--- start of Data shown ---

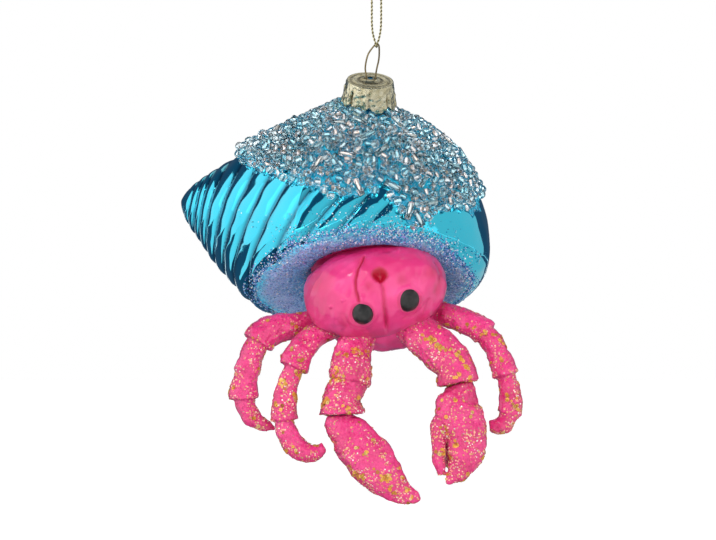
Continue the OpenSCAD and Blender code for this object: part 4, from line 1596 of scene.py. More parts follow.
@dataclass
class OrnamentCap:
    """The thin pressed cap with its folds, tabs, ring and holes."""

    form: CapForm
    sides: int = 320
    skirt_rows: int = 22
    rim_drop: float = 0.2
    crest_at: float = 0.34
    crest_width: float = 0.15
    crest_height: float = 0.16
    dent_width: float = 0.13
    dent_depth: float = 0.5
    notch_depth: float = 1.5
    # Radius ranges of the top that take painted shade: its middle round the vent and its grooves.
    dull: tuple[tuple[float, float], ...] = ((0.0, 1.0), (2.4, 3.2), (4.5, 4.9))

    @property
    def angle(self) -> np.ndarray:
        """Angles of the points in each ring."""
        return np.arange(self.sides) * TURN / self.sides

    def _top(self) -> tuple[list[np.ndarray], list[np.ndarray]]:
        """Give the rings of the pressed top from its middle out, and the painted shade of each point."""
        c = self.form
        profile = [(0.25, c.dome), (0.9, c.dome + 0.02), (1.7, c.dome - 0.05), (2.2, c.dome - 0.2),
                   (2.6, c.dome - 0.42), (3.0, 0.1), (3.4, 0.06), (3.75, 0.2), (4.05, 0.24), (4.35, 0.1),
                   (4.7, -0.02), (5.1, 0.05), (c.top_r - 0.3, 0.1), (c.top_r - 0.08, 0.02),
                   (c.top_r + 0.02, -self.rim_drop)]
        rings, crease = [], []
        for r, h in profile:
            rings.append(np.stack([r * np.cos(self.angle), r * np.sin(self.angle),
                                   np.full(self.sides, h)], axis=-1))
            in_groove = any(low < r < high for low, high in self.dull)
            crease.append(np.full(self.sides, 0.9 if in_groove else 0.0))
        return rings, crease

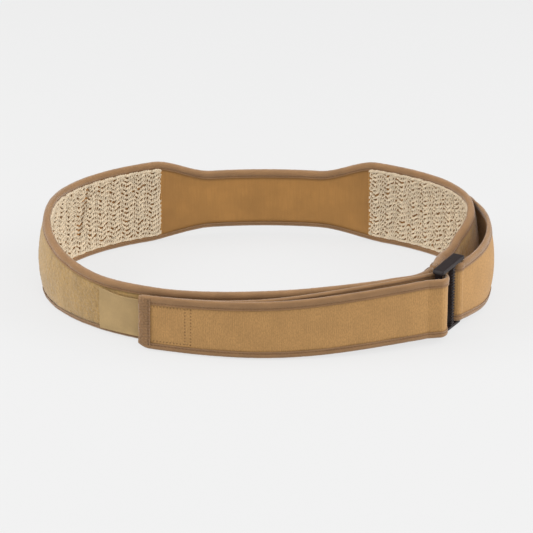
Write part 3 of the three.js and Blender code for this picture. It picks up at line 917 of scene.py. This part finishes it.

--- end of Data shown ---

_Work instructions:_ Give the entries once more, exactly as they appear.

_Response:_
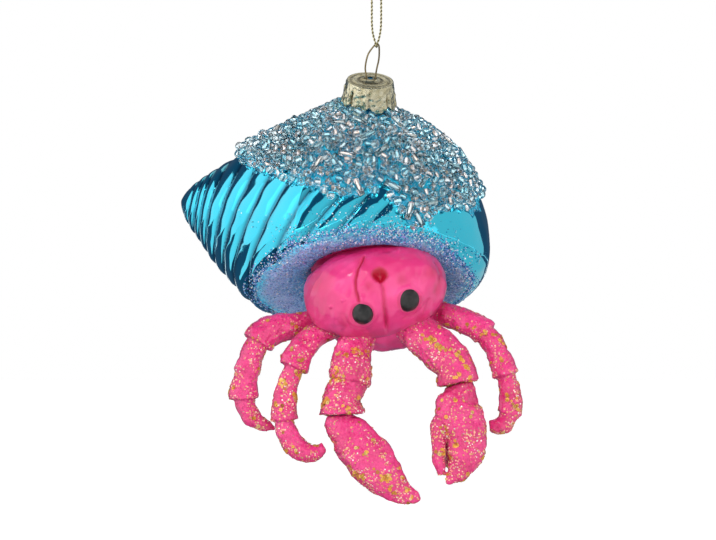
Continue the OpenSCAD and Blender code for this object: part 4, from line 1596 of scene.py. More parts follow.
@dataclass
class OrnamentCap:
    """The thin pressed cap with its folds, tabs, ring and holes."""

    form: CapForm
    sides: int = 320
    skirt_rows: int = 22
    rim_drop: float = 0.2
    crest_at: float = 0.34
    crest_width: float = 0.15
    crest_height: float = 0.16
    dent_width: float = 0.13
    dent_depth: float = 0.5
    notch_depth: float = 1.5
    # Radius ranges of the top that take painted shade: its middle round the vent and its grooves.
    dull: tuple[tuple[float, float], ...] = ((0.0, 1.0), (2.4, 3.2), (4.5, 4.9))

    @property
    def angle(self) -> np.ndarray:
        """Angles of the points in each ring."""
        return np.arange(self.sides) * TURN / self.sides

    def _top(self) -> tuple[list[np.ndarray], list[np.ndarray]]:
        """Give the rings of the pressed top from its middle out, and the painted shade of each point."""
        c = self.form
        profile = [(0.25, c.dome), (0.9, c.dome + 0.02), (1.7, c.dome - 0.05), (2.2, c.dome - 0.2),
                   (2.6, c.dome - 0.42), (3.0, 0.1), (3.4, 0.06), (3.75, 0.2), (4.05, 0.24), (4.35, 0.1),
                   (4.7, -0.02), (5.1, 0.05), (c.top_r - 0.3, 0.1), (c.top_r - 0.08, 0.02),
                   (c.top_r + 0.02, -self.rim_drop)]
        rings, crease = [], []
        for r, h in profile:
            rings.append(np.stack([r * np.cos(self.angle), r * np.sin(self.angle),
                                   np.full(self.sides, h)], axis=-1))
            in_groove = any(low < r < high for low, high in self.dull)
            crease.append(np.full(self.sides, 0.9 if in_groove else 0.0))
        return rings, crease

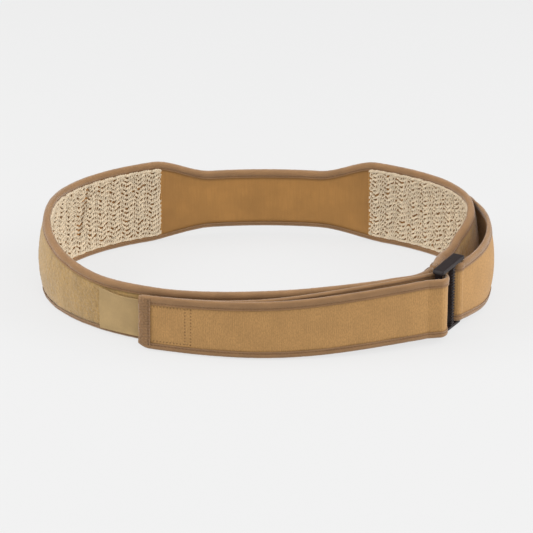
Write part 3 of the three.js and Blender code for this picture. It picks up at line 917 of scene.py. This part finishes it.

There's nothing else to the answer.